Underwater power play for metals in full swing – by Alisha Hiyate (Northern Miner – May 2024)

https://www.northernminer.com/

Despite its stranglehold on mining and processing, there’s one arena of critical minerals that China doesn’t control – underwater resources. No one does, as deep sea mining has yet to begin. But it’s not the sci-fi fantasy it once may have seemed.

The International Seabed Authority (ISA), which next meets in July, is hashing out the world’s first underwater mining code. Deep sea mining could technically begin as soon as July, even in the absence of rules which the ISA aims to have in place by 2025.
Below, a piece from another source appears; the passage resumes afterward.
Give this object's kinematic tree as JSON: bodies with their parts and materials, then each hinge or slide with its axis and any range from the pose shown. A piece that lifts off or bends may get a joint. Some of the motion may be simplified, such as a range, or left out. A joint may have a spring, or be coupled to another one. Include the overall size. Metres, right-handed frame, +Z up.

That’s because in 2021, ISA member Nauru triggered a two-year countdown for the body to either solidify regulations, or to allow mining with whatever guidance is in place. The island nation is the sponsor state for exploration licences held by the world’s most advanced seafloor miner in waiting, The Metals Company.

The NASDAQ-listed company plans to apply for a licence to “mine” seafloor polymetallic nodules, rich in cobalt, nickel, copper and manganese, this year. It hopes to start collecting the nodules using its robotic seafloor machinery in the Clarion-Clipperton Zone, a region of the Pacific Ocean that lies between Hawaii and Mexico, by late 2025.